January 21, 2010

 

Thailand's CPF upgrades earning forecasts

 

 

Charoen Pokphand Foods (CPF) 2009 and 2010 earnings forecast are revised up by 3% and 26%, respectively. This improvement reflects the growth prospects for shrimp, overseas business and food business lines together with lower raw material costs.

 

CPF has stocked low-priced corn to last until mid-year, while the company has secured futures contracts for soymeal and freight until April and September, respectively.

 

Gross margin forecast for 2010 has been revised from 15.7% to 16.3%. The net profit is projected at THB10,315 million (THB1.46 per share) for 2009 or a surge of 230% year-on-year. According to CPF, the 2010 earnings should continue to remain healthy at THB8,708 million (THB1.24 per share) based on a conservative assumption with increasing raw material prices in 2H10.

 

The 4Q09 earnings should soften from 3Q09 due to the seasonal impact with lower exports and weaker shrimp business. Earnings however are projected to increase significantly year-on-year, from THB305 million in 4Q08 to THB2,236 million.

 

The gross margin is expected to jump from 12.8% to 17.1% on the back of lower raw material prices, while broiler and swine prices went up to THB40/kg and THB56/kg, respectively.

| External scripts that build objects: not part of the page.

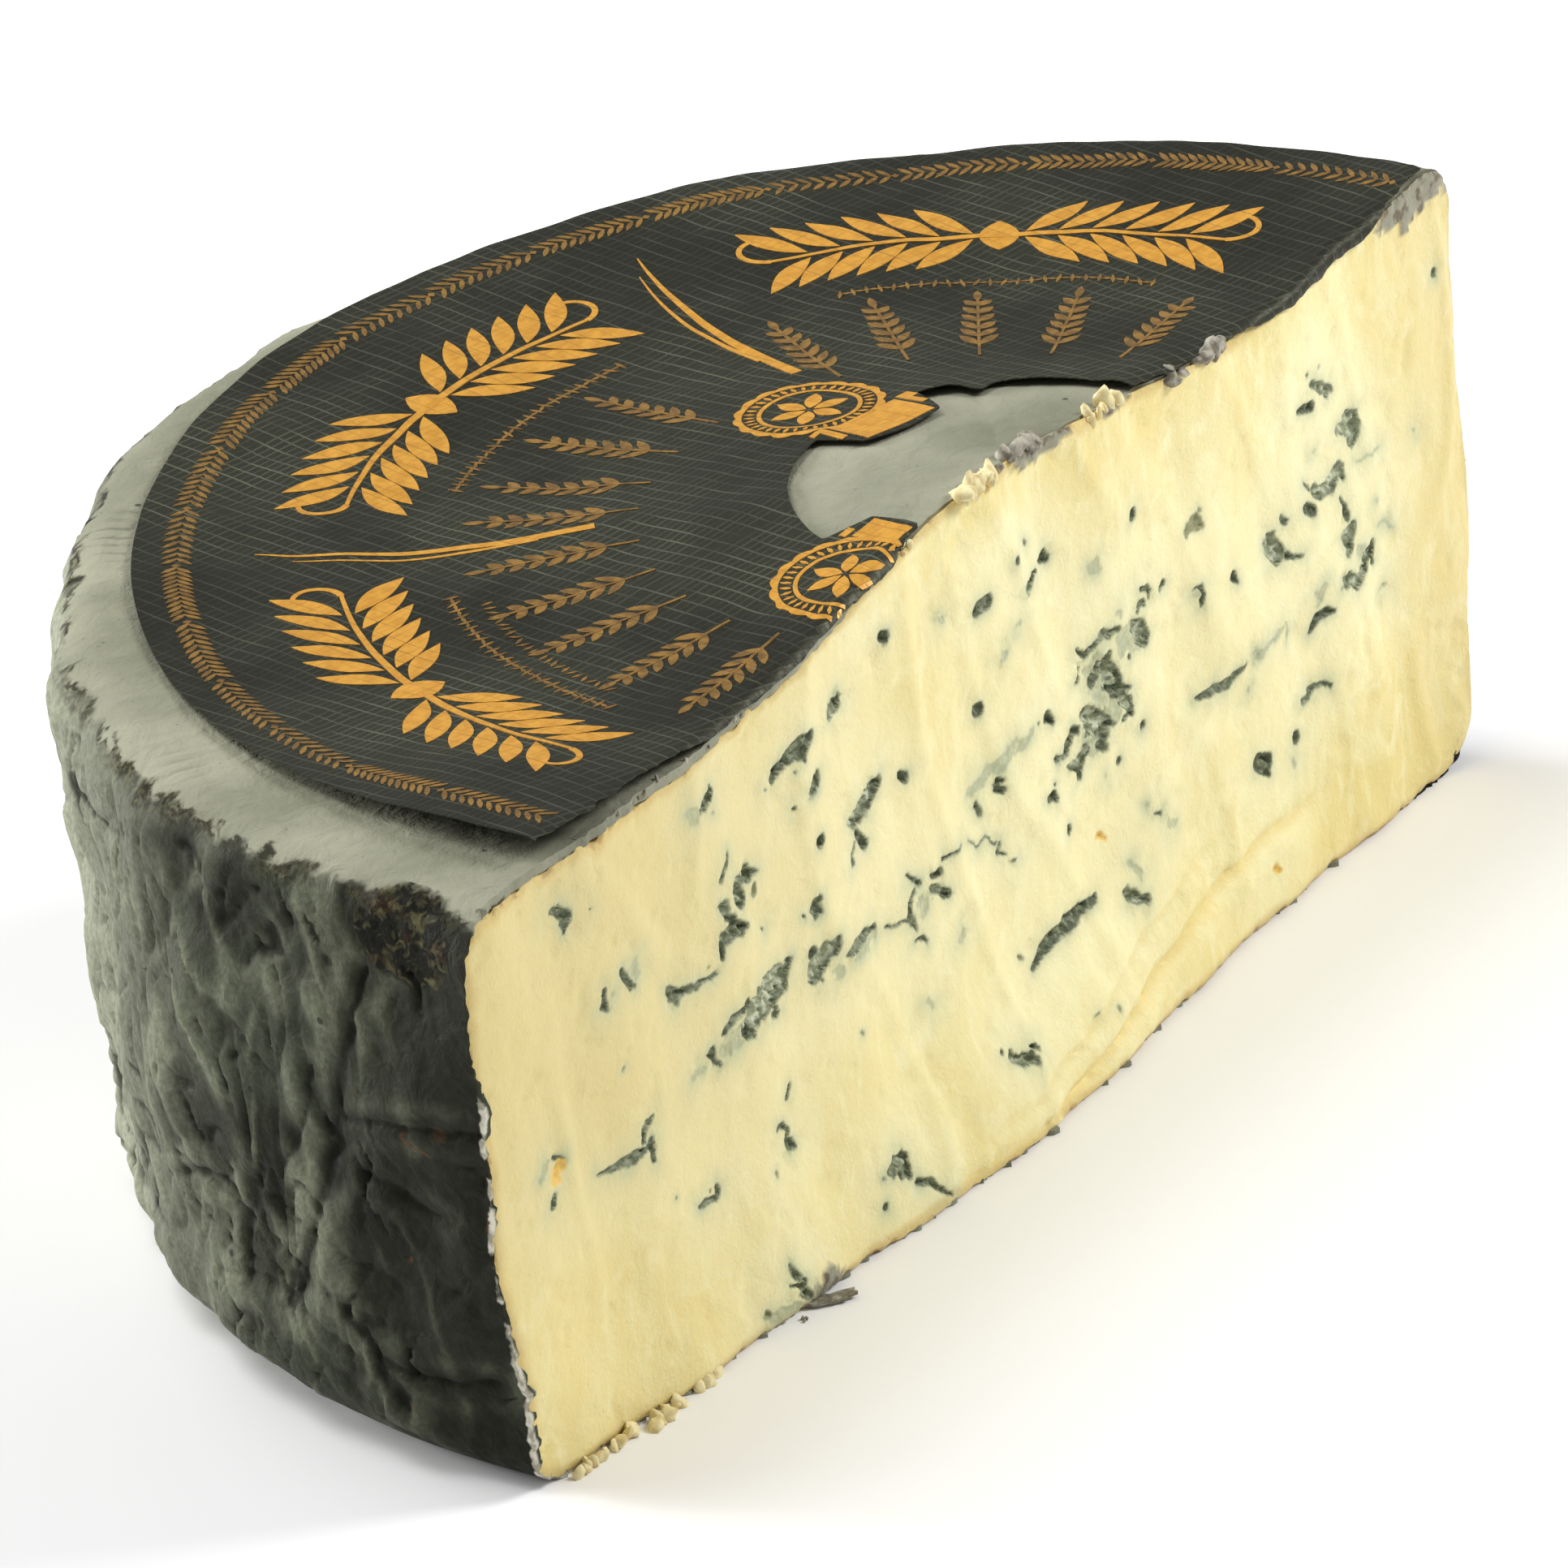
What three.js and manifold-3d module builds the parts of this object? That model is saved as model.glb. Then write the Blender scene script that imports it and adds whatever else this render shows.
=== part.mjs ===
// Half a wheel of blue-veined soft cheese with a grey mould rind and a round foil label on its top.
// Millimetres, +Z up. The cheese stands on its flat underside and the knife's cut faces -Y.
import * as THREE from "three";
import { mergeVertices } from "three/addons/utils/BufferGeometryUtils.js";
import Module from "manifold-3d";

// The wheel before it is cut
const SHOULDER_RADIUS = 100; // the widest ring, under the top rim
const FOOT_RADIUS = 95.5; // where the wall meets the rounded bottom edge
const FOOT_SWING = { x: 0.5, y: 2.6 }; // the foot is wider by these at +X and at +Y
const FOOT_ROUND = 7; // radius of the bottom edge
const RIM_ROUND = 5.5; // radius of the top rim
const RIM_HEIGHT = 70.5; // the top surface at the rim
const RIM_TILT = 0.5; // the rim is higher by this at +X and lower by it at -X
const CROWN = { x: 6, height: 3.2, spread: 22 }; // the swelling in the middle of the top
const SAG = { radius: 62, depth: 2.0, spread: 20 }; // the hollow ring round the crown
const TOP_WAVE = { height: 0.35, alongX: 0.083, startX: 1.1, alongY: 0.071, startY: -0.6 };
const SWING_PART = 0.6; // the part of the wall's height over which the foot's extra width fades
const LEVEL_PART = 0.5; // above this part of the wall's height, the wall rises and falls with the top

// The wall's upright folds: how far each stands out, how many there are round the wheel, and how they lean
const WALL_FOLDS = [
  { out: 0.55, count: 7, lean: 0.03, start: 0.5 },
  { out: 0.4, count: 13, lean: -0.07, start: 2.1 },
  { out: 0.3, count: 23, lean: 0.16, start: 0.9 },
  { out: 0.25, count: 37, lean: -0.21, start: 0 },
];
// Level bands, one above another, that wander up and down round the wheel
const WALL_BANDS = { out: 0.3, rise: 0.19, wander: 2.4, count: 3, start: 1 };

// The cut
const CUT_Y = 2.8; // the knife passed this far off the middle of the wheel
const LIP = { x: 1, reach: 5.4, spread: 31, height: 21 }; // the paste that has slumped forward at the foot
const SHELF = { x: -64, reach: 1.5, spread: 14, height: 12.6 }; // a smaller slump beside it
const KNIFE_WAVES = [
  { out: 0.5, alongX: 0.05, alongZ: 0.03 },
  { out: 0.25, alongX: 0.31, alongZ: 0.05 },
];
const FACE_WIDTH = 212;
const FACE_LOW = -4;
const FACE_HIGH = 82;
const FACE_COLUMNS = 88;
const FACE_ROWS = 34;
const CUTTER_DEPTH = 130;

// The label
const LABEL_RADIUS = 90;
const LABEL_CENTRE = { x: 4.5, y: 4 }; // the label is stuck on off centre
const LABEL_THICKNESS = 0.5;
const LABEL_GAP = 0.4; // between the rind and the label
const LABEL_INSET = 1.4; // how far the label's cut edge stands back from the cut
const LIFT = { x: -81, y: 10, height: 2.4, spread: 17 }; // the label's loose corner
const HOLE_RADIUS = 24.7;
const HOLE_CENTRE = { x: 8.6, y: 1.6 };
const TAB_WIDTH = 14; // the two tongues that reach into the hole
const TAB_RADIUS = 17;
const TAB_DEGREES = [76, 172];

// Meshing
const TURN_SEGMENTS = 100;
const EDGE_STEPS = 4;
const WALL_STEPS = 14;
const TOP_RINGS = [87, 79, 71, 62, 52, 42, 31, 20, 10];
const FLOOR_RINGS = [30, 60, 80];
const SHEET_RIM_PARTS = [0.383, 0.6]; // the rings of the sheet over the top that lie on the rounded rim
const LABEL_SEGMENTS = 48;
const HOLE_STEPS = 72;
const MERGE_DISTANCE = 1e-3;

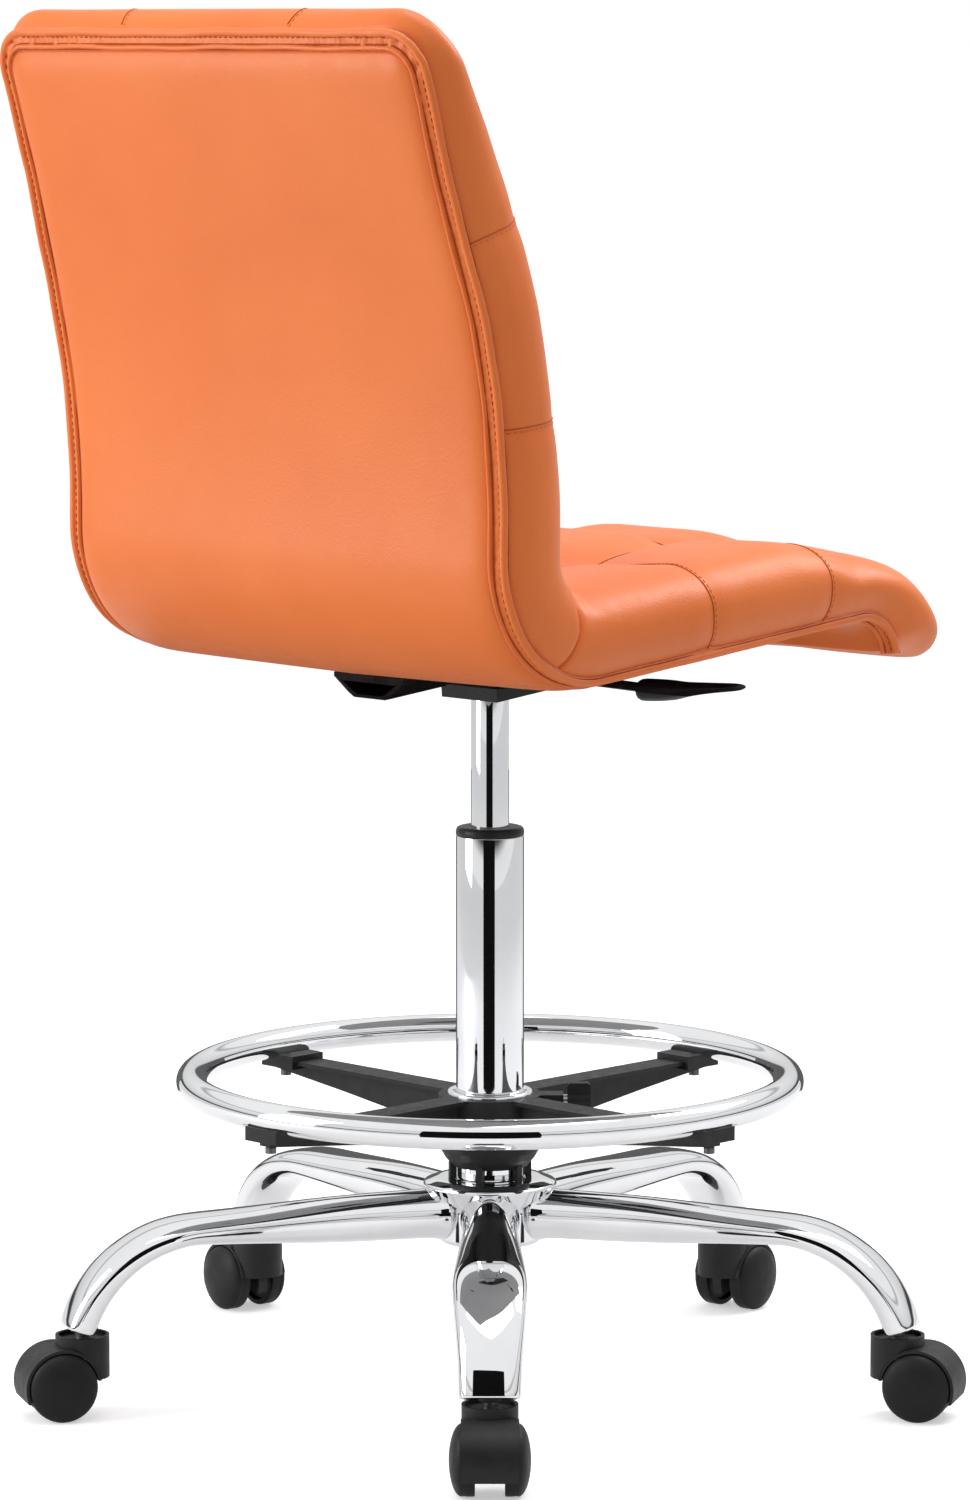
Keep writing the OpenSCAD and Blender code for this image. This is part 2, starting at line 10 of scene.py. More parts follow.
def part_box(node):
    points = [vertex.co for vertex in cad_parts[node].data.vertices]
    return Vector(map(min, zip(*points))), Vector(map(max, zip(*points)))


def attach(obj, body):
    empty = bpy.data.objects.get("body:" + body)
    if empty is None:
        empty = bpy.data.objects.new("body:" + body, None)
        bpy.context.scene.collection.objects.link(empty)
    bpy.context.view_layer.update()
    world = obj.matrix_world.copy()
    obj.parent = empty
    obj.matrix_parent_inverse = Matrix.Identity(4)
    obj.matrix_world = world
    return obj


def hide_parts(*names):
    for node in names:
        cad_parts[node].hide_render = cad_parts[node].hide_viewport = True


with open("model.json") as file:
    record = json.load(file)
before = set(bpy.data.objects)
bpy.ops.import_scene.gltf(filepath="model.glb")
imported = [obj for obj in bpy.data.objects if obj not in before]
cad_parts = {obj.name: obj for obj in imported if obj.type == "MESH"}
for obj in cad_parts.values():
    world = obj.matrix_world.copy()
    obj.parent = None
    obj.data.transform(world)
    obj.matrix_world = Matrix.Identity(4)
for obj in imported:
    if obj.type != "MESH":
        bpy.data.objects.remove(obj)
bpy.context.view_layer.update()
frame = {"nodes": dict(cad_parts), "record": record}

# ---- Camera: behind the chair, to its right, slightly above it ----

CAMERA_AZIMUTH = math.radians(224.05)
CAMERA_PITCH = math.radians(7.10)
CAMERA_DISTANCE = 4.2
CAMERA_HEIGHT = 0.9966
VIEW_YAW = math.radians(44)

camera = bpy.data.objects.new("camera", bpy.data.cameras.new("camera"))
bpy.context.scene.collection.objects.link(camera)
camera.data.lens = 139.0
camera.data.sensor_width = 36.0
camera.location = (
    -CAMERA_DISTANCE * math.sin(VIEW_YAW), CAMERA_DISTANCE * math.cos(VIEW_YAW), CAMERA_HEIGHT)
camera.rotation_euler = (math.pi / 2 - CAMERA_PITCH, 0, CAMERA_AZIMUTH)
bpy.context.scene.camera = camera

# ---- Materials ----


def new_material(name):
    """An empty node material with its shader, a coordinate source and a linker."""
    mat = bpy.data.materials.new(name)
    mat.use_nodes = True
    nodes = mat.node_tree.nodes
    nodes.clear()
    shader = nodes.new("ShaderNodeBsdfPrincipled")
    output = nodes.new("ShaderNodeOutputMaterial")
    mat.node_tree.links.new(shader.outputs[0], output.inputs[0])
    coords = nodes.new("ShaderNodeTexCoord").outputs["Object"]
    return mat, nodes, mat.node_tree.links, shader, coords


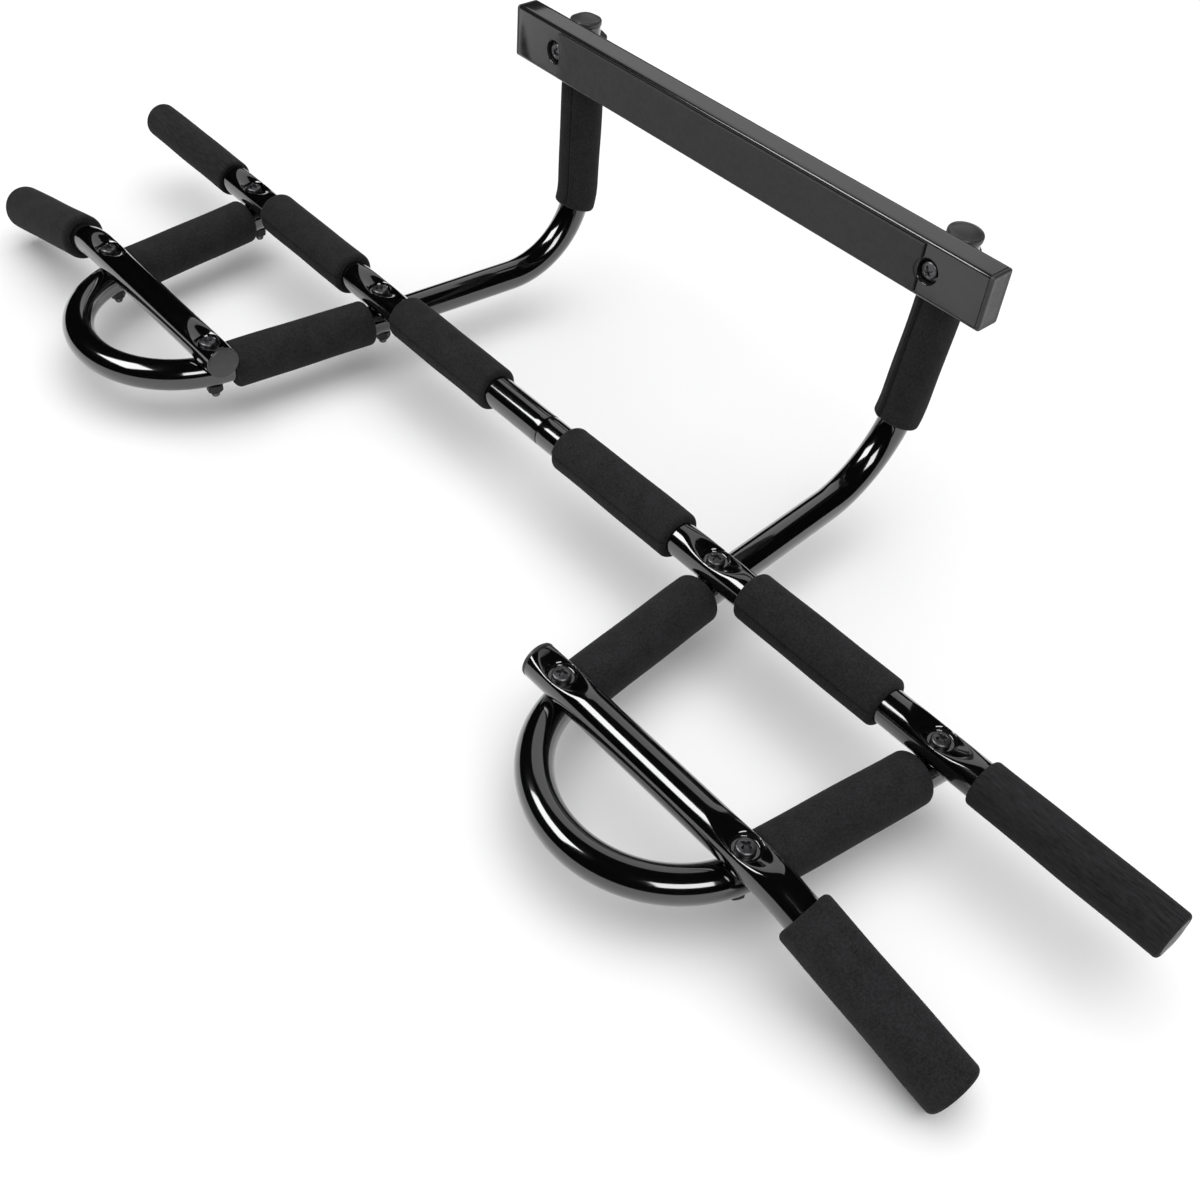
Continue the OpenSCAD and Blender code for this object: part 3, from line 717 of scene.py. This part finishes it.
# Rows run out along the foam and back through its bore. Outside radius = outer, rounded over at
# both ends, + a slow wobble (product of sines). A glued seam adds a groove, exp(-(arc / width)
# squared), a low lip above it, and a step down below it that fades out as exp(-arc / reach).
def foamSolid(path, first, length, inner, outer, upward=(0, 0, 1), seam=None, phase=0.0, around=112):
    r = min(grip["round"], (outer - inner) * 0.8)
    c, s = quarter(8)
    body = np.linspace(r, length - r, max(12, int(length / 1.8)))[1:-1]
    at = np.concatenate([[0, 0], r * (1 - s[::-1]), body, length - r * (1 - s),
                         [length, length, length - 1.0, length / 2, 1.0]])
    rise = np.concatenate([[inner, inner + 0.3], (outer - r + r * c)[::-1], np.full(len(body), outer),
                           outer - r + r * c, [inner + 0.3, inner, inner, inner, inner]])
    a = np.linspace(0, 2 * math.pi, around, endpoint=False)[None, :]
    t = at[:, None]
    outside = np.clip((rise - inner) / (outer - inner), 0, 1)[:, None]
    wobble = grip["wobble"] * (np.sin(2 * a + phase) * np.sin(t / 17.0 + phase)
                               + 0.6 * np.sin(3 * a - t / 9.0 + 2 * phase))
    radius = rise[:, None] + outside * wobble
    if seam is not None:
        arc = (np.mod(a - math.radians(seam) + math.pi, 2 * math.pi) - math.pi) * outer
        groove = grip["seamDepth"] * np.exp(-(arc / grip["seamWidth"]) ** 2)
        lip = grip["lipHeight"] * np.exp(-((arc + 1.5) / 1.1) ** 2)
        step = grip["step"] * ramp((arc + 0.4) / 0.8) * np.exp(-np.maximum(arc, 0) / grip["stepReach"])
        radius = radius + outside * (lip - groove - step)
    return rings(path, first + at, radius, around, upward)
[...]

The food business should continue to show healthy growth, while chicken in Turkey will recover from past losses to a profit.

 

The equity contributed from affiliates is also expected to turn profitable based on the improving performance of CPALL and Vietnamese operations.

 

The 1H10 is forecast to remain strong given lower raw material costs coupled with favourable meat prices. Broiler and swine prices have now reached THB45/kg and THB58/kg, respectively. Shrimp, food lines and overseas business should continue the growth momentum. However, we may see softer performance in 2H09 due to rising raw material prices.

 

CPF has maintained long-term targets to reduce the contribution of the farm business sector to one-third of total sales from almost 50% now. The portion of food business with higher margins and lower volatility will be increased from 20% at present to one-third of total sales.